Supplied material:
>> BEGIN

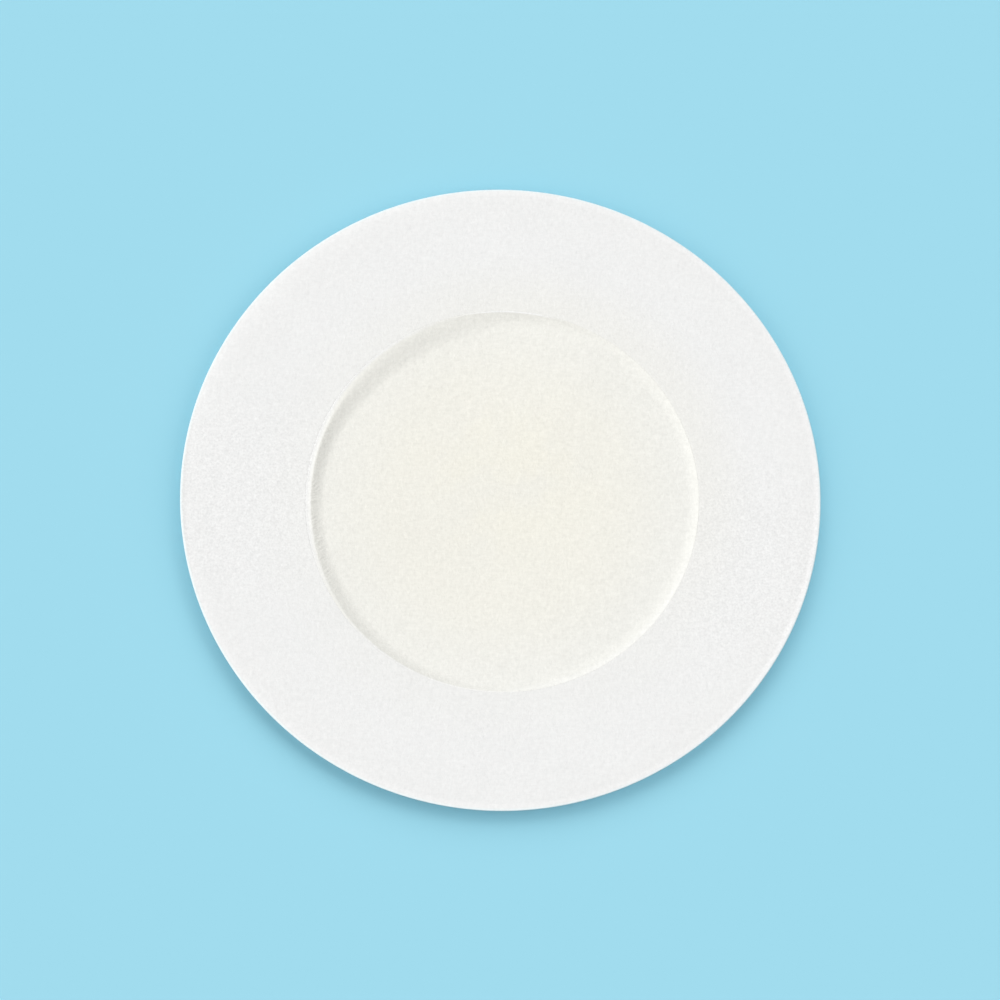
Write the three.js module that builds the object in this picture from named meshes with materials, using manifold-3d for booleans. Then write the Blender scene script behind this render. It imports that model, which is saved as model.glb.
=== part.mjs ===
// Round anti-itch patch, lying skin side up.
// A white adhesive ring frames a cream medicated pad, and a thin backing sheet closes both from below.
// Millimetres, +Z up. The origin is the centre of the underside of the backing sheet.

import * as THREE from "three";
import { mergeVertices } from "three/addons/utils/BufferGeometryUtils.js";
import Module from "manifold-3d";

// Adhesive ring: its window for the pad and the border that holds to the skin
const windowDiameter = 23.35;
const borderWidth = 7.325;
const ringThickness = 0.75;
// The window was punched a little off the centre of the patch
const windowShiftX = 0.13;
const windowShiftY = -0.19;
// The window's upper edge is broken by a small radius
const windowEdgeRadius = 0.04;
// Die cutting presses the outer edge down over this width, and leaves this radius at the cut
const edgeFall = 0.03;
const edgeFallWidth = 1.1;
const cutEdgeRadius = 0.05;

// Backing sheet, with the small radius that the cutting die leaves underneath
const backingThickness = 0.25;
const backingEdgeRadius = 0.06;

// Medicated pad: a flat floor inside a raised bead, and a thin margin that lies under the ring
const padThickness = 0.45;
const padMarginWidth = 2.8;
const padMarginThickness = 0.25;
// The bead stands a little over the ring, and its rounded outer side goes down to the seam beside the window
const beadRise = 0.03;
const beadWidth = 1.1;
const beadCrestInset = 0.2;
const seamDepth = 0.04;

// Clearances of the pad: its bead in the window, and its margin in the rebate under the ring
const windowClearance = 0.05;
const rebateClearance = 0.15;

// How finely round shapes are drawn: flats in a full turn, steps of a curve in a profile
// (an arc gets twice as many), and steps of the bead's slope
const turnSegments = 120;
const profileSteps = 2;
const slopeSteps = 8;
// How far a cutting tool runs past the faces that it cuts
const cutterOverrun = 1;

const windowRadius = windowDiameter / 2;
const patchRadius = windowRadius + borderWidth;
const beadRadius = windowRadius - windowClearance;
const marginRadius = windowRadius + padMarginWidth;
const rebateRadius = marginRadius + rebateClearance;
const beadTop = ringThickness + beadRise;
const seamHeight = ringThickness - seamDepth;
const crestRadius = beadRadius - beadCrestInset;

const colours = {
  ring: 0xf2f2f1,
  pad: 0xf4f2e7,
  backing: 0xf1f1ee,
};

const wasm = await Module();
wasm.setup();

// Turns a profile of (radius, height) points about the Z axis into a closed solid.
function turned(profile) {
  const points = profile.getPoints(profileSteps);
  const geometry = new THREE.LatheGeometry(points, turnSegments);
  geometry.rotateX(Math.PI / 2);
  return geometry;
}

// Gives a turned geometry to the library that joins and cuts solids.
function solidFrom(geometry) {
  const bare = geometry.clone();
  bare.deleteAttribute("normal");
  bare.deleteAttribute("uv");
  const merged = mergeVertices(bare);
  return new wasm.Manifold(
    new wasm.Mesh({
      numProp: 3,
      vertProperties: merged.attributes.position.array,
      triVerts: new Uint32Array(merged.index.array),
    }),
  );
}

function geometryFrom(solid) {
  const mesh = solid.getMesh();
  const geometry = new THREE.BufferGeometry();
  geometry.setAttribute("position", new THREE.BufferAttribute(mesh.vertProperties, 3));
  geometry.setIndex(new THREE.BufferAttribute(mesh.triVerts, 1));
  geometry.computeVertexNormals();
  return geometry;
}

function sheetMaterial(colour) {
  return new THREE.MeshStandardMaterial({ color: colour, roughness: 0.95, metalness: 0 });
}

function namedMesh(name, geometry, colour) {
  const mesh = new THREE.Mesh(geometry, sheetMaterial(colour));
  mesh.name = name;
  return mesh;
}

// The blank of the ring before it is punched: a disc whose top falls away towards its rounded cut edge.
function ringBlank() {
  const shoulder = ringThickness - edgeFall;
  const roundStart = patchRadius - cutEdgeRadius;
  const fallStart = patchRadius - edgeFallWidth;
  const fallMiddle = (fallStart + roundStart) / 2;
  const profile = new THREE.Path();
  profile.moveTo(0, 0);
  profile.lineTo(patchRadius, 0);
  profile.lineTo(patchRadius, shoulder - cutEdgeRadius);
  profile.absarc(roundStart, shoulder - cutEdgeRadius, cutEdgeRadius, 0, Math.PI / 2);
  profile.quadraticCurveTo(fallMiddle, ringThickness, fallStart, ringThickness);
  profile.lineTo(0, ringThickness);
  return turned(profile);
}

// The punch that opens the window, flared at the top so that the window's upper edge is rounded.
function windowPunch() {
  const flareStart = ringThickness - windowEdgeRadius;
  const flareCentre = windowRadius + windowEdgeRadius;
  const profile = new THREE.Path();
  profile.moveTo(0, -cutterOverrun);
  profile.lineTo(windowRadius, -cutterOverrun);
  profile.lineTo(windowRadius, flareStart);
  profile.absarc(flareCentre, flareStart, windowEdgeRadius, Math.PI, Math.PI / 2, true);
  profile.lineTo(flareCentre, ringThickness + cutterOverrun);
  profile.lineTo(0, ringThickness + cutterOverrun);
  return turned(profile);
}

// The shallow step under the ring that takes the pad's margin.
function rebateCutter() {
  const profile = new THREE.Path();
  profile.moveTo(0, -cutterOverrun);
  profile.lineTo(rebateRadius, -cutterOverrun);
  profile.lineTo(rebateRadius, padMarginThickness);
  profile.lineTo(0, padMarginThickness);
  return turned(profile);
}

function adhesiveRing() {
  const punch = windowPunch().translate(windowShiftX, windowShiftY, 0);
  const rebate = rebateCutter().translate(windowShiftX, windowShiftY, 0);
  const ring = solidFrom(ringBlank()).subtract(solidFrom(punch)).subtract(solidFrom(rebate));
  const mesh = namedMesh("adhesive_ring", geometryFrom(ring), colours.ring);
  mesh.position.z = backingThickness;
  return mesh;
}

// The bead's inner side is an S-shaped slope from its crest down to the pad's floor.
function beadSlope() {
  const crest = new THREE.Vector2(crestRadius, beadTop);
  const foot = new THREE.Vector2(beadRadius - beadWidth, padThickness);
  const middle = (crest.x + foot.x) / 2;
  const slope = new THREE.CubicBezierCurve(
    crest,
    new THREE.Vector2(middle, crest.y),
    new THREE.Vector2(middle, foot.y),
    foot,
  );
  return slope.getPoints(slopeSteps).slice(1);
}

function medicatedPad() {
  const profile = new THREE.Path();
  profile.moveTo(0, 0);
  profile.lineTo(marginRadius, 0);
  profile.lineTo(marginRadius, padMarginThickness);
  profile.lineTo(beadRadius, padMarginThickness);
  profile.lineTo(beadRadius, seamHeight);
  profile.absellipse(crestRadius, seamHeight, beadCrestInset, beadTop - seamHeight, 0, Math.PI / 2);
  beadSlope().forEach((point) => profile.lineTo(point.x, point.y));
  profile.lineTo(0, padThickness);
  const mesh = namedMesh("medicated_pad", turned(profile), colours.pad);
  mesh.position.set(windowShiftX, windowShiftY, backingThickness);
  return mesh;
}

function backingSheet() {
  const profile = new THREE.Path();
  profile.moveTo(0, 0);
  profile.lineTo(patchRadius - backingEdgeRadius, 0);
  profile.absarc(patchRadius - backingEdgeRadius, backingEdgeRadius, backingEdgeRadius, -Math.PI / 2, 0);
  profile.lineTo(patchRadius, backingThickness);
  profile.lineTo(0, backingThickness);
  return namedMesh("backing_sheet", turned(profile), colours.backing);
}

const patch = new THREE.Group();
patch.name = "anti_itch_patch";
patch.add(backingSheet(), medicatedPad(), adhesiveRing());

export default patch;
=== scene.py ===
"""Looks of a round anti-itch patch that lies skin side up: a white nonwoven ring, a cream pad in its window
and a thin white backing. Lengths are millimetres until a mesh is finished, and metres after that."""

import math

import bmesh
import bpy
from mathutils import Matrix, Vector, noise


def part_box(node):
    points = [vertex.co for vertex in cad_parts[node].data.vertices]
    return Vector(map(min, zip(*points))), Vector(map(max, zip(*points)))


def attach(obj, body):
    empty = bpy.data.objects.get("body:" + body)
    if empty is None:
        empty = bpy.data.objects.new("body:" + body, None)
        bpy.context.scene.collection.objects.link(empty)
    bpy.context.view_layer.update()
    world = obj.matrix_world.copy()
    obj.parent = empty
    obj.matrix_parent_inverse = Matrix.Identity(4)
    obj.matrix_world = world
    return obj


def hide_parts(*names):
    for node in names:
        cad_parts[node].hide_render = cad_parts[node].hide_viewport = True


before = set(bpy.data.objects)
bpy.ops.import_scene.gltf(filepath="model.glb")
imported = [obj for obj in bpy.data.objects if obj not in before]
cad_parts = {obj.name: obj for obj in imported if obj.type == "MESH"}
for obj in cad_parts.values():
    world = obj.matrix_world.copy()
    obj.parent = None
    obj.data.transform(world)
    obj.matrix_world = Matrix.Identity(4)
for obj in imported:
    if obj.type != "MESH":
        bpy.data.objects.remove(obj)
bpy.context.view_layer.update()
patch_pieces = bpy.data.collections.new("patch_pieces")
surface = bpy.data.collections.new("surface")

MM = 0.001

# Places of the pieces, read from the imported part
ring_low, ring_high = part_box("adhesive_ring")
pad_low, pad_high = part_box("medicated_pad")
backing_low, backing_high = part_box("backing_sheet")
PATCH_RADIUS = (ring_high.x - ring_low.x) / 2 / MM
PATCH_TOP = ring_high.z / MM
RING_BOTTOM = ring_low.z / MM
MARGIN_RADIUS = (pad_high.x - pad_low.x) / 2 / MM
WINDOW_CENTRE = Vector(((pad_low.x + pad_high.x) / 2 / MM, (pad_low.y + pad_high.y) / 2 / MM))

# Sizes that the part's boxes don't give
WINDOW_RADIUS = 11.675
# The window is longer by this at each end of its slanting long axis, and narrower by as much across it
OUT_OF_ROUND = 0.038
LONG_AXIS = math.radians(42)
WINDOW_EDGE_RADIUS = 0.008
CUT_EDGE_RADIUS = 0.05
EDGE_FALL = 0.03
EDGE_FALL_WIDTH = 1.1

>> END

What the exercise asks: In the listing above, locate the line with "const patch = new THREE.Group();" and the line with "before = set(bpy.data.objects)", then extract exactly those lines and every line between them, and nothing more.

Answer to the exercise:
const patch = new THREE.Group();
patch.name = "anti_itch_patch";
patch.add(backingSheet(), medicatedPad(), adhesiveRing());

export default patch;
=== scene.py ===
"""Looks of a round anti-itch patch that lies skin side up: a white nonwoven ring, a cream pad in its window
and a thin white backing. Lengths are millimetres until a mesh is finished, and metres after that."""

import math

import bmesh
import bpy
from mathutils import Matrix, Vector, noise


def part_box(node):
    points = [vertex.co for vertex in cad_parts[node].data.vertices]
    return Vector(map(min, zip(*points))), Vector(map(max, zip(*points)))


def attach(obj, body):
    empty = bpy.data.objects.get("body:" + body)
    if empty is None:
        empty = bpy.data.objects.new("body:" + body, None)
        bpy.context.scene.collection.objects.link(empty)
    bpy.context.view_layer.update()
    world = obj.matrix_world.copy()
    obj.parent = empty
    obj.matrix_parent_inverse = Matrix.Identity(4)
    obj.matrix_world = world
    return obj


def hide_parts(*names):
    for node in names:
        cad_parts[node].hide_render = cad_parts[node].hide_viewport = True


before = set(bpy.data.objects)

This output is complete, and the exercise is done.